[SOLVED] Parsing html text out of a content node using libxml++ returns empty output

Parsing html text out of a content node using libxml++ returns empty output

I modified the DOM parsing example found here: https://libxmlplusplus.github.io/libxmlplusplus/manual/html/chapter-parsers.html#sect-dom-parser

The code:

#include <libxml++/libxml++.h>
#include <iostream>
#include <cstdlib>

int main(int argc, char* argv[])
{
  std::string filepath = "theHtml.html";

  try
  {
    xmlpp::DomParser parser;
    parser.parse_file(filepath);

    const auto pNode = parser.get_document()->get_root_node();
    for(const auto& child : pNode->get_children())
    {
        const auto nodeText = dynamic_cast<const xmlpp::TextNode*>(child);

        if(nodeText)
            {
              std::cout << "Text Node" << std::endl;
              std::cout << nodeText->get_content();
            }
    }
  }
  catch(const std::exception& ex)
  {
    std::cerr << "Exception caught: " << ex.what() << std::endl;
    return EXIT_FAILURE;
  }

  return EXIT_SUCCESS;
}

The HTML:

<!DOCTYPE html>
<html lang="en">
<head>
<title>The title</title>
</head>

<body>

<h1>My First Heading</h1>
<p>My first paragraph.</p>

</body>
</html>

And the output:

Text Node

Text Node


Text Node

21:05:13: qtProject exited with code 0

Seems like the get_content() function isn't working correctly in my modified code.

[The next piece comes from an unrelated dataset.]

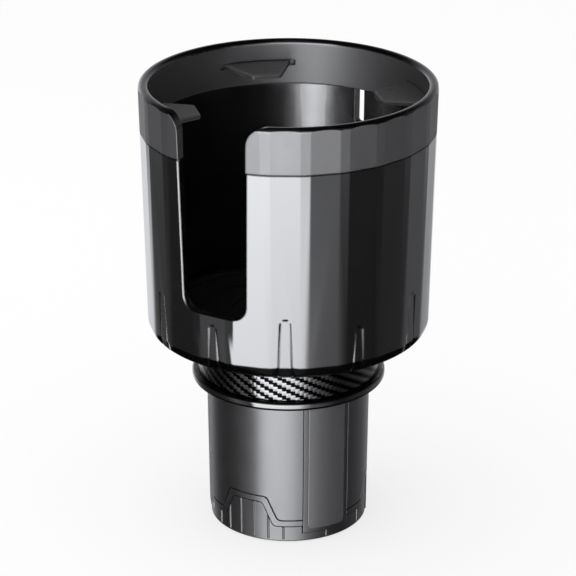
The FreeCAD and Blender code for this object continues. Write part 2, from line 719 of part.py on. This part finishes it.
def build():
    nodes = {
        "cup_shell": cup_shell(),
        "rim_ring": rim_ring(),
        "cup_mat": cup_mat(),
        "neck_collar": neck_collar(),
        "carbon_band": carbon_band(),
        "collar_screws": collar_screws(),
        "scroll_plate": scroll_plate(),
        "hub_screws": hub_screws(),
        "base_flange": base_flange(),
        "flange_screws": flange_screws(),
        "guide_plate": guide_plate(),
        "base_housing": base_housing(),
        "base_cap": base_cap(),
        "cap_screws": cap_screws(),
    }
    for name, angle in zip(("right", "rear", "left"), JAW_ANGLES):
        nodes["jaw_" + name] = turned(jaw(), angle)
        nodes["grip_pad_" + name] = turned(grip_pad(), angle)
        nodes["follower_pin_" + name] = turned(follower_pin(), angle)
    for name, angle in zip(("front_right", "rear_right", "rear_left", "front_left"), FLAP_ANGLES):
        nodes["rim_flap_" + name] = turned(rim_flap(), angle)
    return nodes


for node, shape in build().items():
    shape.exportStep("parts/" + node + ".step")
    print(node, len(shape.Solids), shape.isValid(), round(shape.Volume, 1))
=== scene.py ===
import json
import math

import bmesh
import bpy
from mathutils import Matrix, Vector

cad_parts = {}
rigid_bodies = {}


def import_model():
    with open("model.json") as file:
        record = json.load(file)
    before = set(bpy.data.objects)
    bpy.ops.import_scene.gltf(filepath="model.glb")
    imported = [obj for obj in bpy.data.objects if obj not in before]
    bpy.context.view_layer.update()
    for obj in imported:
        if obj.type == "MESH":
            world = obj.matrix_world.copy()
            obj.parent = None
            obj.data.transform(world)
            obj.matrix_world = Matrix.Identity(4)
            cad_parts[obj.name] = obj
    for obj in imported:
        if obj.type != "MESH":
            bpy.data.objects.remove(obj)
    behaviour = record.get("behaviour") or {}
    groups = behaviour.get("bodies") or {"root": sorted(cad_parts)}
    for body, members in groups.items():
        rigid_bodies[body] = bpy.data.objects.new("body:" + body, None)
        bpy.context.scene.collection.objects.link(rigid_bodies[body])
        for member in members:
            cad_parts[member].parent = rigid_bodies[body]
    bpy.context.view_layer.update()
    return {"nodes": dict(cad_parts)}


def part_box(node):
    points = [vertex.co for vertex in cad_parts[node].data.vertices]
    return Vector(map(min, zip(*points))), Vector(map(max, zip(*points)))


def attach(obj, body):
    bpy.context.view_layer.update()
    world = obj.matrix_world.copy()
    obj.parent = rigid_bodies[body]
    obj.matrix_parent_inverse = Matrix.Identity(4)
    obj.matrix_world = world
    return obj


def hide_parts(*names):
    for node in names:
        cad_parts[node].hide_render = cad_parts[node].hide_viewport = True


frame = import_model()
NODES = frame["nodes"]

# Camera, fitted to the photograph: the cup's axis stands upright near the middle of the frame
PHOTO_PX = 576
FOCAL_PX = 2706.7
SENSOR_MM = 36.0
CAMERA_TURN = 31.2  # degrees round the axis from the handle slot
CAMERA_TILT = 22.2  # degrees downwards
CAMERA_REACH = 0.9958  # metres from the axis, measured level
CAMERA_HEIGHT = 0.5034
CAMERA_FAR = 20  # metres, past which the camera sees nothing
AXIS_PX = 288.4  # column of the photograph in which the axis stands

# Light, where a level of 1 shows a colour about as it is written
ROOM_LEVEL = 1.0
OVERHEAD_LEVEL = 1.2
OVERHEAD_PLACE = (-0.2, -0.3, 1.5)
OVERHEAD_AIM = (0, 0, 0.09)
OVERHEAD_SIZE = 1.5

# Floor: a square just below the base, and the share of plain white that the camera sees over it
FLOOR_SIZE = 12
FLOOR_DROP = 0.0002
FLOOR_WHITE = 0.72

# What a glossy surface sees round the object: degrees from the camera to its right, and the level there
ROUND_THE_ROOM = (
    (-180, 0.9),
    (-152, 1.3),
    (-137, 0.58),
    (-126, 0.18),
    (-107, 0.08),
    (-92, 0.08),
    (-77, 0.14),
    (-62, 0.6),
    (-48, 0.35),
    (-44, 0.3),
    (-40, 7.5),
    (-17, 7.7),
    (-2, 7.0),
    (6, 6.3),
    (12.5, 5.5),
    (19, 2.6),
    (27, 0.8),
    (43, 0.4),
    (58, 0.09),
    (73, 0.07),
    (88, 0.12),
    (103, 0.15),
    (118, 0.3),
    (132, 0.26),
    (148, 0.56),
    (163, 0.7),
    (180, 0.9),
)
BRIGHTEST = 8.0  # a ramp's colours end at 1, so the levels are divided by this and multiplied back
LIGHT_TINT = (0.985, 0.995, 1.035)  # slightly cool

# The same from straight below to overhead: sine of the height, and the share of the level there
UP_THE_ROOM = (
    (-1.0, 0.01),
    (-0.56, 0.01),
    (-0.47, 0.75),
    (-0.36, 1.0),
    (-0.05, 1.0),
    (0.38, 0.35),
    (0.6, 0.01),
    (1.0, 0.01),
)

# Finishes: where most of a noise's values lie, and the roughness of the polished black
NOISE_LOW = 0.3
NOISE_HIGH = 0.7
POLISHED = (0.05, 0.09)
EDGE_SAMPLES = 6  # rays that look for an edge nearby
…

It returns empty output when there should be text. The unmodified example compiles and returns text located in the html file. Documentation: https://fossies.org/dox/libxml++-5.0.2/classxmlpp_1_1ContentNode.html

Edit This seems to work though:

#include <libxml++/libxml++.h>
#include <iostream>
#include <cstdlib>

void print_node(const xmlpp::Node* node)
{
  const auto nodeText = dynamic_cast<const xmlpp::TextNode*>(node);

  if(nodeText && nodeText->is_white_space())
    return;

  if(nodeText)
  {
    std::cout << "Text Node" << std::endl;
    std::cout << "text = \"" << nodeText->get_content() << "\"" << std::endl;
  }

    //Recurse through child nodes:
    for(const auto& child : node->get_children())
    {
      print_node(child);
    }

}

int main(int argc, char* argv[])
{
  std::string filepath;
  filepath = "theHtml.html";

  try
  {
    xmlpp::DomParser parser;
    parser.parse_file(filepath);

    if(parser)
    {
      //Walk the tree:
      const auto pNode = parser.get_document()->get_root_node();
      print_node(pNode);
    }
  }
  catch(const std::exception& ex)
  {
    std::cerr << "Exception caught: " << ex.what() << std::endl;
    return EXIT_FAILURE;
  }

  return EXIT_SUCCESS;
}

Output:

Text Node
text = "The title"
Text Node
text = "My First Heading"
Text Node
text = "My first paragraph."
22:56:58: qtProject exited with code 0

Solution

Your non-working version is finding text nodes, but the text nodes it is finding are just the whitespace between the top level elements of your HTML. It doesn't descend far enough into the tree to find the 'real' text nodes. So get_content() is working, it's just that the content it is finding is all spaces and tabs and newlines.

You could change your code to output this

// output text with delimiters
std::cout << '|' << nodeText->get_content() << '|' << std::endl;

to see exactly what text your code is finding.

Your second working version is recursive so it does scan the entire tree and so it does find all the text.